Theranos, Part 2

part 1

From iSteve (STEVE SAILER) Theranos: The Elizabeth Holmes Reality Distortion Field

Another thing people have to realize about Theranos and other high-valued startups, these companies are funded by wealthy investors who are aware of the risks. They don’t need pundits lecturing them about the inherent risks of investing in hot startups. Everyone wants to play the nanny or the ‘I told you so’ game. It’s like going to the high roller table at MGM Grand and screaming at the gamblers there that the ‘expected value on baccarat is negative!’ Yeah, they know that, but enjoy playing anyway (though VC typically has a positive expected return).

Although there is a lot of hype, some of it is justified when you consider the enormous potential for savings using Theranos’ tests. According to the New Yorker, ‘a typical lab test for cholesterol can cost fifty dollars or more; the Theranos test at Walgreens costs two dollars and ninety-nine cents’, although the expansion of the partnership has been suspended in light of recent bad press.

More doubt: Theranos Trouble: A First Person Account

After two failed attempts to establish a Theranos account, I gain access to my numbers:

— Platelets: 430, given my condition, that’s high
— Hematocrit: 44.1, a passing grade, but uncomfortably close to the 45% limit

Stanford Hematology disagrees:

— Platelets: 320, no concerns, come back in two or three months
— Hematocrit: 41.1, ditto

However, the Theranos site for the CBC has 6 sub-tests:

Hematocrit
Hemoglobin
Platelets, Automated
RBC Automated
WBC Automated
WBC Count, Automated Differential

A ‘complete blood count’ has at least ten sub-tests, not just the two (Platelet, Hematocrit) he listed. If he can’t list all of the items instead of the two examples he cherry picked, how can we trust his story? He’s probably omitting stuff. A CBC with only two results is by definition not a CBC. No hospital would run a CBC on only two items.

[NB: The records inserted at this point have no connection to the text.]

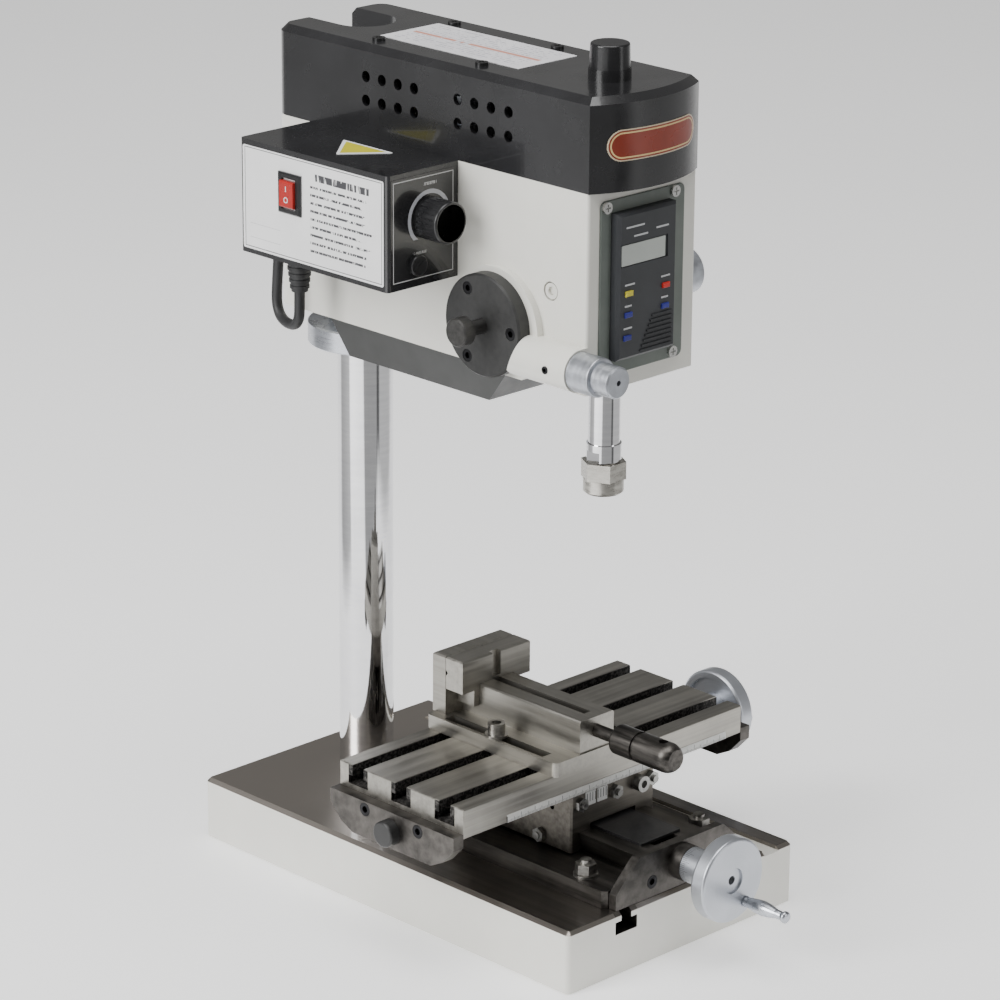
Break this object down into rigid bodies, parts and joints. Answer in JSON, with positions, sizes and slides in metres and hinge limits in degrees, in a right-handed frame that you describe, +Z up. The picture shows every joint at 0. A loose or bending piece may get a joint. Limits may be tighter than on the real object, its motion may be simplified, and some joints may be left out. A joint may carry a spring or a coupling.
{
  "type": "benchtop milling machine",
  "caption": "Small round-column benchtop milling machine with an enamelled head, black belt cover and control box, compound table, screw vise and digital depth gauge",
  "frame": {"origin": "centre of the base casting's underside", "axes": "+X is the operator's right, +Y runs from the front to the back, +Z is up"},
  "size_m": [0.2872, 0.3518, 0.4715],
  "materials": {
    "cast_enamel": "satin",
    "black_gloss": "gloss",
    "cover_black": "gloss",
    "ground_steel": "brushed",
    "dark_steel": "oiled",
    "chrome": "polished",
    "aluminium": "satin",
    "zinc": "plated",
    "black_steel": "satin",
    "black_plastic": "matte",
    "belt_rubber": "matte",
    "frame_green": "satin",
    "gauge_grey": "matte",
    "rocker_red": "gloss",
    "button_yellow": "matte",
    "button_red": "matte",
    "button_blue": "matte",
    "bearing_steel": "ground"
  },
  "bodies": {
    "base": {"base_casting": "cast_enamel", "column": "chrome", "cross_slide_base": "dark_steel", "base_bolts": "zinc", "front_bracket": "dark_steel", "front_bracket_screws": "black_steel", "way_cover": "black_plastic"},
    "lift": {"depth_collar": "chrome"},
    "head": {"head_casting": "cast_enamel", "top_cover": "cover_black", "spindle_cap": "cover_black", "motor_cover": "black_gloss", "motor": "black_gloss", "drive_belt": "belt_rubber", "control_box": "black_gloss", "rocker_bezel": "black_plastic", "fuse_holder": "black_plastic", "cable_glands": "black_plastic", "motor_lead": "black_plastic", "feed_housing_cap": "black_steel", "head_socket_screws": "black_steel", "cross_head_screws": "zinc", "gauge_frame": "frame_green", "gauge_body": "gauge_grey"},
    "head_lock": {"lock_handle": "black_plastic"},
    "quill_slide": {"quill": "chrome", "spindle_bearings": "bearing_steel"},
    "feed_shaft": {"pinion_shaft": "black_steel", "worm_gear": "dark_steel", "feed_lever": "aluminium"},
    "fine_feed": {"fine_feed_knob": "aluminium"},
    "spindle_rotor": {"spindle": "chrome", "collet_nut": "zinc"},
    "spindle_sheave": {"spindle_pulley": "aluminium"},
    "motor_sheave": {"motor_pulley": "aluminium"},
    "saddle_slide": {"saddle": "ground_steel", "gib_strips": "ground_steel", "gib_screws": "zinc", "feed_nuts": "dark_steel"},
    "y_feed": {"y_screw": "ground_steel", "y_handwheel": "aluminium"},
    "y_crank": {"y_handle": "aluminium"},
    "table_slide": {"table": "ground_steel", "table_end_brackets": "dark_steel", "bracket_screws": "black_steel", "screw_end_cap": "black_plastic", "vise_body": "ground_steel", "vise_bolts": "zinc"},
    "x_feed": {"x_screw": "ground_steel", "x_handwheel": "aluminium"},
    "x_crank": {"x_handle": "aluminium"},
    "jaw": {"moving_jaw": "ground_steel"},
    "jaw_screw": {"vise_screw": "dark_steel"},
    "speed_dial": {"speed_knob": "black_steel"},
    "power_rocker": {"rocker": "rocker_red"},
    "key_yellow": {"button_yellow": "button_yellow"},
    "key_red": {"button_red": "button_red"},
    "key_blue_right": {"button_blue_right": "button_blue"},
    "key_blue_left": {"button_blue_left": "button_blue"},
    "key_blue_low": {"button_blue_low": "button_blue"}
  },
  "joints": [
    {"name": "head_lift", "type": "slide", "parent": "base", "child": "lift", "axis": [0, 0, 1], "range_m": [-0.11, 0]},
    {"name": "head_swivel", "type": "hinge", "parent": "lift", "child": "head", "pos_m": [0, 0.1015, 0.301], "axis": [0, 0, 1], "range_deg": [-90, 90]},
    {"name": "head_lock", "type": "hinge", "parent": "head", "child": "head_lock", "pos_m": [0.045, 0.1235, 0.34], "axis": [1, 0, 0], "range_deg": [-25, 25]},
    {"name": "quill_feed", "type": "slide", "parent": "head", "child": "quill_slide", "axis": [0, 0, -1], "range_m": [0, 0.038]},
    {"name": "pinion_turn", "type": "hinge", "parent": "head", "child": "feed_shaft", "pos_m": [0, -0.04, 0.3265], "axis": [1, 0, 0], "range_deg": [-1, 184]},
    {"name": "fine_feed_turn", "type": "hinge", "parent": "head", "child": "fine_feed", "pos_m": [-0.044, -0.04, 0.3153], "axis": [0, -1, 0], "range_deg": [-10, 3700]},
    {"name": "spindle_spin", "type": "hinge", "parent": "quill_slide", "child": "spindle_rotor", "pos_m": [0, -0.0785, 0.3], "axis": [0, 0, 1], "continuous": true},
    {"name": "spindle_pulley_spin", "type": "hinge", "parent": "head", "child": "spindle_sheave", "pos_m": [0, -0.0785, 0.42], "axis": [0, 0, 1], "continuous": true},
    {"name": "motor_pulley_spin", "type": "hinge", "parent": "head", "child": "motor_sheave", "pos_m": [0, 0.02, 0.42], "axis": [0, 0, 1], "continuous": true},
    {"name": "cross_slide", "type": "slide", "parent": "base", "child": "saddle_slide", "axis": [0, 1, 0], "range_m": [-0.02, 0.028]},
    {"name": "y_screw_turn", "type": "hinge", "parent": "base", "child": "y_feed", "pos_m": [0, -0.15, 0.0485], "axis": [0, 1, 0], "range_deg": [-4900, 6800]},
    {"name": "y_crank_spin", "type": "hinge", "parent": "y_feed", "child": "y_crank", "pos_m": [0.0095, -0.17, 0.0343], "axis": [0, 1, 0], "continuous": true},
    {"name": "table_feed", "type": "slide", "parent": "saddle_slide", "child": "table_slide", "axis": [1, 0, 0], "range_m": [-0.06, 0.06]},
    {"name": "x_screw_turn", "type": "hinge", "parent": "table_slide", "child": "x_feed", "pos_m": [0.11, -0.0442, 0.07], "axis": [-1, 0, 0], "range_deg": [-14500, 14500]},
    {"name": "x_crank_spin", "type": "hinge", "parent": "x_feed", "child": "x_crank", "pos_m": [0.13, -0.0382, 0.0541], "axis": [1, 0, 0], "continuous": true},
    {"name": "jaw_travel", "type": "slide", "parent": "table_slide", "child": "jaw", "axis": [0, -1, 0], "range_m": [0, 0.048]},
    {"name": "vise_screw_turn", "type": "hinge", "parent": "jaw", "child": "jaw_screw", "pos_m": [-0.0165, -0.1, 0.11205], "axis": [0, -1, 0], "range_deg": [-10, 11600]},
    {"name": "speed_dial_turn", "type": "hinge", "parent": "head", "child": "speed_dial", "pos_m": [-0.0593, -0.018, 0.379], "axis": [0, -1, 0], "range_deg": [0, 270]},
    {"name": "power_rocker_tilt", "type": "hinge", "parent": "head", "child": "power_rocker", "pos_m": [-0.0865, 0.0619, 0.3824], "axis": [0, 1, 0], "range_deg": [-10, 10]},
    {"name": "key_yellow_press", "type": "slide", "parent": "head", "child": "key_yellow", "axis": [0, 1, 0], "range_m": [0, 0.0008], "stiffness_N_per_m": 400},
    {"name": "key_red_press", "type": "slide", "parent": "head", "child": "key_red", "axis": [0, 1, 0], "range_m": [0, 0.0008], "stiffness_N_per_m": 400},
    {"name": "key_blue_right_press", "type": "slide", "parent": "head", "child": "key_blue_right", "axis": [0, 1, 0], "range_m": [0, 0.0008], "stiffness_N_per_m": 400},
    {"name": "key_blue_left_press", "type": "slide", "parent": "head", "child": "key_blue_left", "axis": [0, 1, 0], "range_m": [0, 0.0008], "stiffness_N_per_m": 400},
    {"name": "key_blue_low_press", "type": "slide", "parent": "head", "child": "key_blue_low", "axis": [0, 1, 0], "range_m": [0, 0.0008], "stiffness_N_per_m": 400}
  ],
  "couplings": [
    {"joint": "pinion_turn", "follows": "quill_feed", "rad_per_m": 83.333},
    {"joint": "fine_feed_turn", "follows": "quill_feed", "rad_per_m": 1666.7},
    {"joint": "spindle_pulley_spin", "follows": "spindle_spin", "ratio": 1},
    {"joint": "motor_pulley_spin", "follows": "spindle_spin", "ratio": 1.905},
    {"joint": "y_screw_turn", "follows": "cross_slide", "rad_per_m": 4188.8},
    {"joint": "x_screw_turn", "follows": "table_feed", "rad_per_m": 4188.8},
    {"joint": "vise_screw_turn", "follows": "jaw_travel", "rad_per_m": 4188.8}
  ]
}
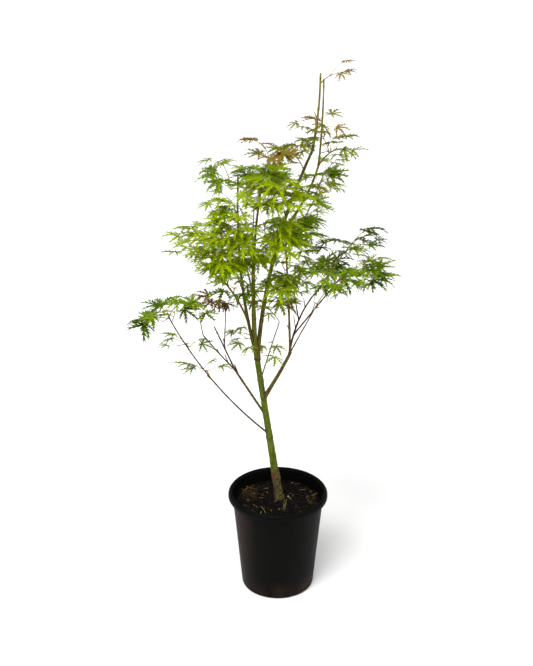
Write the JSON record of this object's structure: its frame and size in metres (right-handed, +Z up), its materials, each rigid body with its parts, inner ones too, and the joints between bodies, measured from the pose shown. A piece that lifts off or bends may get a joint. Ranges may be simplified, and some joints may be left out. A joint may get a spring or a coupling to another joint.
{
  "type": "potted japanese maple",
  "caption": "Young weeping-leaved maple in a round black nursery pot: a leaning green trunk, thin upright limbs and loose sprays of finely cut green leaves.",
  "frame": {"origin": "centre of the pot's flat underside", "axes": "+Z up along the pot; -Y is the side the plant is seen from; +X to the right as seen from there"},
  "size_m": [0.4853, 0.4083, 1.0771],
  "materials": {
    "black_plastic": "blow-moulded black plastic with a low sheen",
    "compost": "damp dark compost with bark chips",
    "green_bark": "smooth green young bark, brown and rough near the foot",
    "red_bark": "smooth red-brown young bark",
    "leaf": "thin soft green leaves, slightly shiny above",
    "red_leaf": "thin red-brown leaves"
  },
  "bodies": {
    "root": {"pot": "black_plastic", "compost": "compost", "trunk": "green_bark", "low_left_bough": "red_bark", "low_left_side_shoot": "red_bark", "left_bough": "green_bark", "left_outer_bough": "red_bark", "left_inner_bough": "red_bark", "red_shoot": "red_bark", "right_bough": "green_bark", "right_upright": "green_bark", "right_red_bough": "red_bark", "right_red_shoot": "red_bark", "right_outer_bough": "red_bark", "right_under_bough": "green_bark", "purple_shoot": "red_bark", "left_limb": "green_bark", "left_outer_limb": "green_bark", "left_far_bough": "green_bark", "centre_limb": "green_bark", "right_limb": "green_bark", "right_leader": "green_bark", "inner_limb": "green_bark", "inner_leader": "green_bark", "thin_right_shoot": "green_bark", "front_limb": "green_bark", "back_limb": "green_bark", "far_left_spray": "leaf", "low_left_spray": "leaf", "low_left_side_spray": "leaf", "left_low_spray": "leaf", "red_leaf_spray": "red_leaf", "purple_spray": "leaf", "left_tip_spray": "leaf", "left_lower_spray": "leaf", "left_mid_spray": "leaf", "upper_left_spray": "leaf", "left_high_spray": "leaf", "inner_high_spray": "leaf", "top_centre_spray": "leaf", "centre_high_spray": "leaf", "front_spray": "leaf", "front_left_spray": "leaf", "centre_spray": "leaf", "right_high_spray": "leaf", "right_mid_spray": "leaf", "leader_left_spray": "leaf", "leader_mid_spray": "leaf", "leader_right_spray": "leaf", "leader_low_spray": "leaf", "leader_top_spray": "leaf", "right_top_spray": "leaf", "right_far_spray": "leaf", "right_near_spray": "leaf", "right_inner_spray": "leaf", "centre_low_spray": "leaf", "back_spray": "leaf", "back_right_spray": "leaf", "centre_left_spray": "leaf", "low_centre_spray": "leaf"}
  },
  "joints": []
}
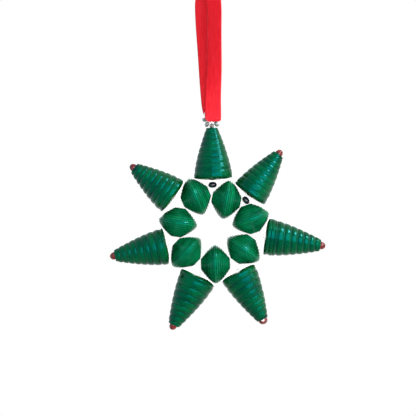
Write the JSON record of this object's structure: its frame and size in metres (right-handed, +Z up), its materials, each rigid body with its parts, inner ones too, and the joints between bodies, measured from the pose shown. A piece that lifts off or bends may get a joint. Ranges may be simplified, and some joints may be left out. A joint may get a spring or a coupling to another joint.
{
  "type": "paper bead star ornament",
  "caption": "Hanging star of rolled green paper beads: a ring of two-ended beads with a ridged cone at each point, glass seed beads and a red satin ribbon loop.",
  "frame": {"origin": "the hanging point, just under the top of the ribbon loop, where a twig or hook carries it", "axes": "+Z up, +Y from the front face to the back, +X to the right as seen from the front"},
  "size_m": [0.0949, 0.0174, 0.1684],
  "materials": {
    "cone_paper": "rolled paper under clear gloss varnish",
    "ring_paper": "rolled paper under clear gloss varnish",
    "red_glass": "transparent red glass, polished",
    "dark_glass": "opaque navy glass, polished",
    "silver_glass": "clear glass with a silvered bore",
    "clear_line": "clear drawn nylon",
    "red_satin": "satin woven ribbon"
  },
  "bodies": {
    "root": {"cone_bead_top": "cone_paper", "cone_bead_upper_right": "cone_paper", "cone_bead_right": "cone_paper", "cone_bead_lower_right": "cone_paper", "cone_bead_lower_left": "cone_paper", "cone_bead_left": "cone_paper", "cone_bead_upper_left": "cone_paper", "ring_bead_top_right": "ring_paper", "ring_bead_right": "ring_paper", "ring_bead_lower_right": "ring_paper", "ring_bead_bottom": "ring_paper", "ring_bead_lower_left": "ring_paper", "ring_bead_left": "ring_paper", "ring_bead_top_left": "ring_paper", "tip_bead_upper_right": "red_glass", "tip_bead_right": "red_glass", "tip_bead_lower_right": "red_glass", "tip_bead_lower_left": "red_glass", "tip_bead_left": "red_glass", "tip_bead_upper_left": "red_glass", "joint_bead_top": "dark_glass", "joint_bead_upper_right": "dark_glass", "loop_bead_1": "silver_glass", "loop_bead_2": "silver_glass", "loop_bead_3": "silver_glass", "loop_bead_4": "silver_glass", "loop_bead_5": "silver_glass", "loop_bead_6": "silver_glass", "loop_bead_7": "silver_glass", "loop_bead_8": "silver_glass", "nylon_line": "clear_line", "ribbon": "red_satin"}
  },
  "joints": []
}
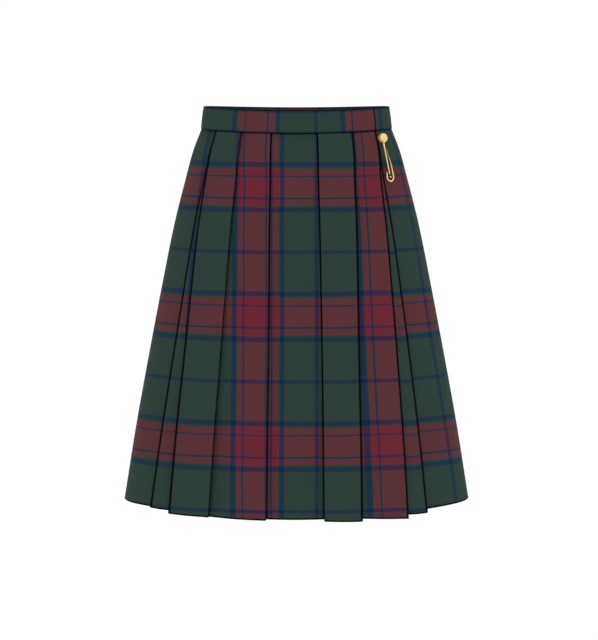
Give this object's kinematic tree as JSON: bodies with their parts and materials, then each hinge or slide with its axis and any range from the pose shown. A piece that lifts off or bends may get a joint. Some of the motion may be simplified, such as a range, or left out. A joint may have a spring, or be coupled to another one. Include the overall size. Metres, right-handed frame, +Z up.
{
  "type": "pleated tartan wrap skirt with a kilt pin",
  "caption": "Knee-length pleated tartan wrap skirt with a narrow waistband, flared and filled out as when worn, closed by a gilt kilt pin.",
  "frame": {"origin": "middle of the waistband, at half its height, inside the open waist", "axes": "+Z up through the waist, -Y towards the skirt's front, +X to the right of someone who looks at the front"},
  "size_m": [0.4712, 0.3483, 0.5513],
  "materials": {
    "tartan": "woven wool tartan of dark green, dark red and navy, matt with a soft nap",
    "gilt": "polished",
    "dark_steel": "blackened"
  },
  "bodies": {
    "root": {"waistband": "tartan", "right_front_width": "tartan", "back_width": "tartan", "left_side_width": "tartan", "front_apron": "tartan", "pin_head": "gilt", "pin_arm": "gilt", "pin_wire": "gilt", "pin_stud": "gilt", "pin_plate": "dark_steel"}
  },
  "joints": []
}
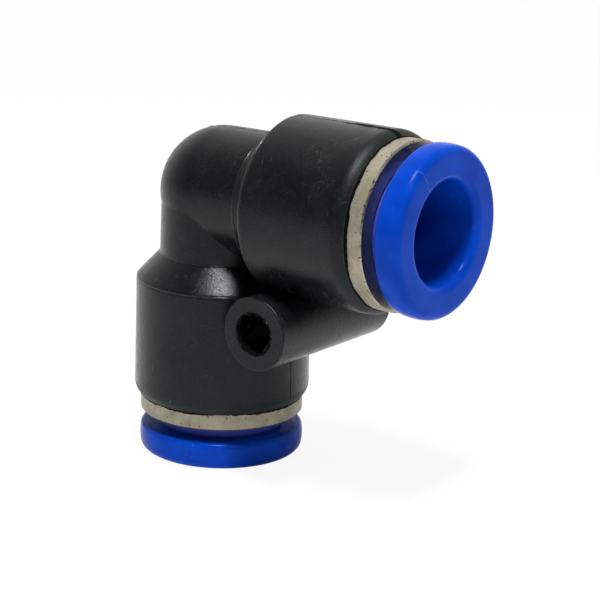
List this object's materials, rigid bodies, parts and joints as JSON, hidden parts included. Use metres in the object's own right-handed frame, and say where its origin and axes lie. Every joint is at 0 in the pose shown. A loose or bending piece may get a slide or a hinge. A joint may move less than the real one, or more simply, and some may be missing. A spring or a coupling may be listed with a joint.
{
  "type": "push to connect fitting",
  "caption": "Elbow push-in fitting: black body with two tube ports at a right angle, plated rings, blue release collars and a cross fixing hole.",
  "frame": {"origin": "centre of the fixing hole, half way through the width of the body", "axes": "+X out of the side port, -Z out of the lower port, +Y along the fixing hole; the two port axes cross 11.2 mm behind and 11.2 mm above the hole"},
  "size_m": [0.0365, 0.0182, 0.0365],
  "materials": {
    "moulding": "satin black moulded plastic with a fine grain",
    "plated_brass": "nickel plated, dull, with fine pits",
    "collar_plastic": "smooth blue acetal",
    "spring_steel": "bright stamped stainless strip",
    "natural_plastic": "uncoloured acetal",
    "seal_rubber": "nitrile rubber, lightly greased"
  },
  "bodies": {
    "body": {"elbow_body": "moulding", "side_seal_ring": "seal_rubber", "side_backing_ring": "natural_plastic", "side_grab_ring": "spring_steel", "side_retaining_ring": "plated_brass", "lower_seal_ring": "seal_rubber", "lower_backing_ring": "natural_plastic", "lower_grab_ring": "spring_steel", "lower_retaining_ring": "plated_brass"},
    "side_collar": {"side_release_collar": "collar_plastic"},
    "lower_collar": {"lower_release_collar": "collar_plastic"}
  },
  "joints": [
    {"name": "side_collar_press", "type": "slide", "parent": "body", "child": "side_collar", "axis": [-1, 0, 0], "range_m": [0, 0.0012], "stiffness_N_per_m": 8000, "deforming": ["side_grab_ring"]},
    {"name": "lower_collar_press", "type": "slide", "parent": "body", "child": "lower_collar", "axis": [0, 0, 1], "range_m": [0, 0.0012], "stiffness_N_per_m": 8000, "deforming": ["lower_grab_ring"]}
  ]
}
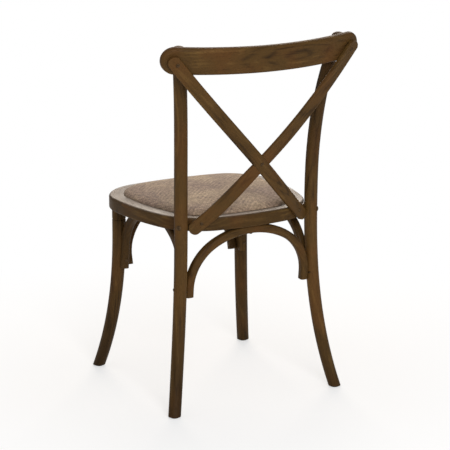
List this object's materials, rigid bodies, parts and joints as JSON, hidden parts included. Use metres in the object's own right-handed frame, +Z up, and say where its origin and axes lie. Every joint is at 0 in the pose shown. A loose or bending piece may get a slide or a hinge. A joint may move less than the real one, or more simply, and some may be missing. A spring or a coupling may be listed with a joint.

A normal platelet count is between 150-400, which his results fall within. Although the there is a large discrepancy between the Stanford platelet test and the Theranos results, that doesn’t mean discrepancies won’t exist for other testing methods and other hospitals. Certain tests work better with small blood volumes than others. Blood glucose levels can be reliably tested with a pinprick of blood using a home test kit, although the discrepancy is somewhat worse than under a controlled hospital setting, which is not too surprising.. Beyond the herpes test, which they have received FDA clearance for, Theranos has 120 tests in the works, and getting FDA clearance on maybe a dozen of them would be huge progress.

Theranos was founded in 2003; it took over a decade for Theranos to develop its proprietary testing machines and get its first FDA approval (for the herpes simplex 1 virus test). The media is treating this like a horse race, and don’t understand that biotech and healthcare, as an industry, is very slow – it takes many years and lot of money to get things going. This is because of regulation (human lives are at stake), high costs (lab equipment, computer simulations, employees, clinical trials, etc), and the innate complexity of human biology. It’s not like an app where you have have it coded in a month.